Fast quasi-continuous wavelet algorithms for analysis and synthesis of one-dimensional signals

Abstract

The wavelet transform is a widely used time-frequency tool for signal processing. However, with some rare exceptions, its use in signal processing is limited to discrete-time critically sampled transforms, which are particular cases of subband coding. On the other hand, interest in continuous wavelet analyses has been repeatedly demonstrated in the literature. However, implementation challenges limit their practical uses: continuous analyses are time consuming, and current fast algorithms are often restricted to particular generating analysis wavelets; syntheses are even more time consuming and usually too approximate. This paper formalizes the quasi-continuous wavelet transform. A review of algorithms proposed in the literature is presented. Thereafter, a fast quasi-continuous algorithm for analysis is proposed using filter banks. It is valid for almost any generating analysis wavelet.

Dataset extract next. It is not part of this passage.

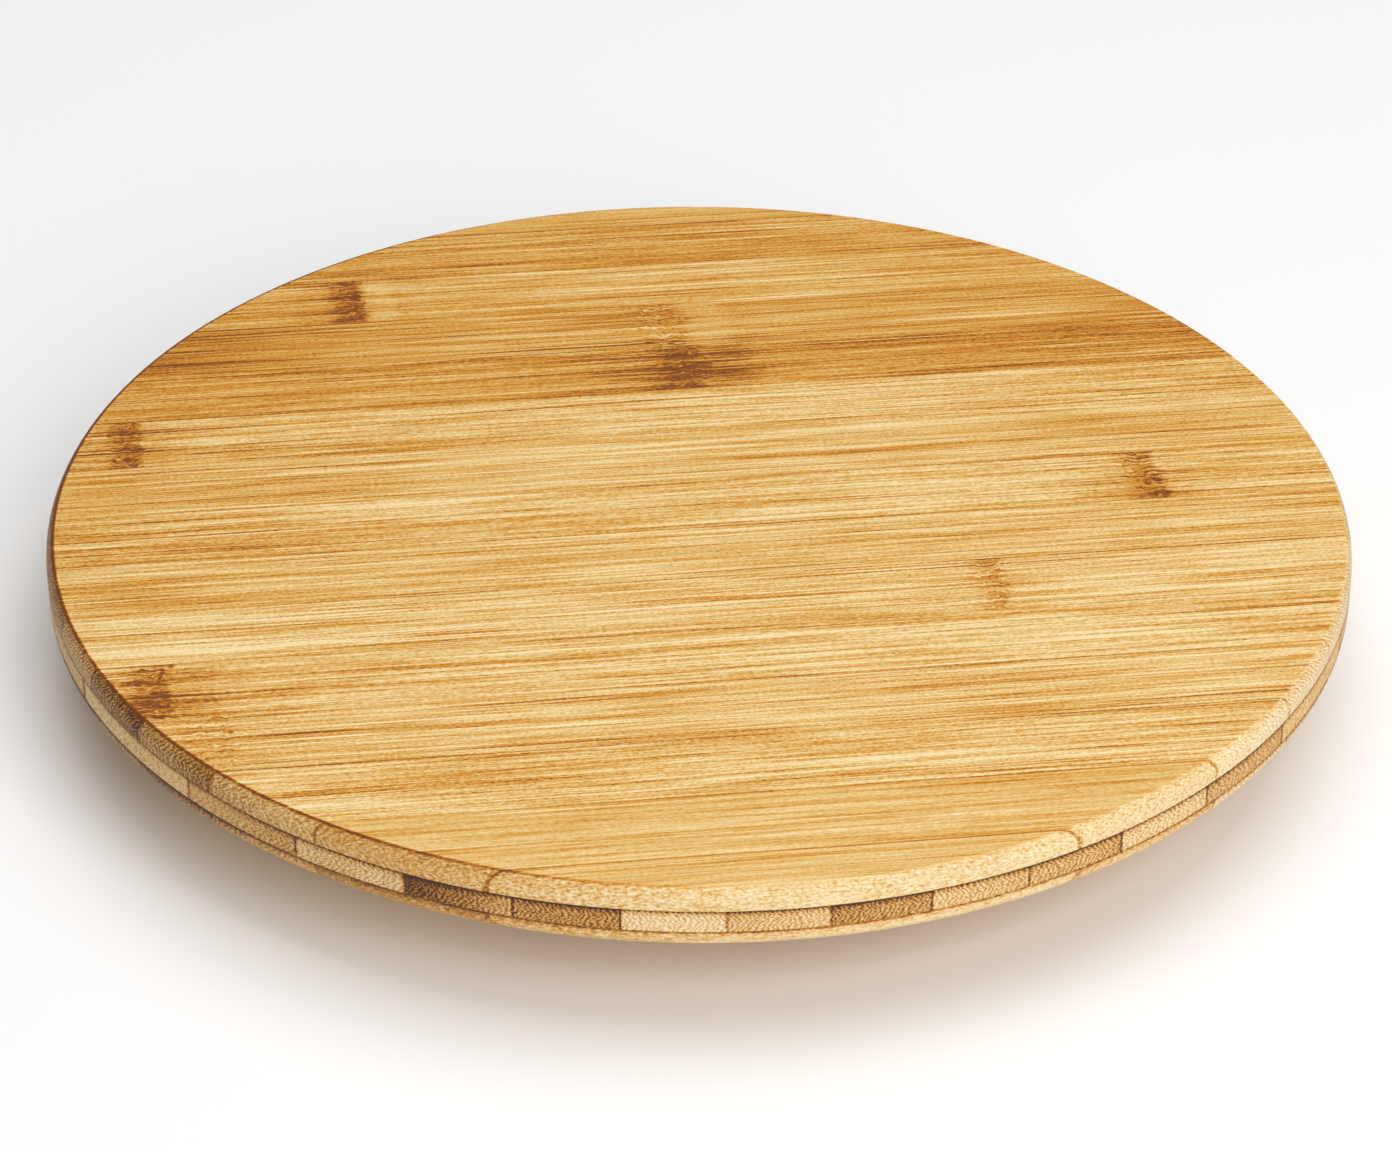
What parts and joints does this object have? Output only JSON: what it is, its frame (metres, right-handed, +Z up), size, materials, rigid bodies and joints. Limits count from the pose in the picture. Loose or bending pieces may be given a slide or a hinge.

Another version that minimizes the redundancies between subbands is also presented. Different synthesis algorithms are described with filter bank implementations. Different methods answer different needs. The "fair synthesis" algorithm gives the same weight to each point of the time-scale plane. It is important for selective reconstructions of portions of this plane. On the other hand, the "closest takes most" method allows a hierarchical approach. Finally, the direct summation method often gives fair approximations. The proposed algorithms are compatible with hybrid wavelet transforms where, for example, the wavelet can change from one scale level to another.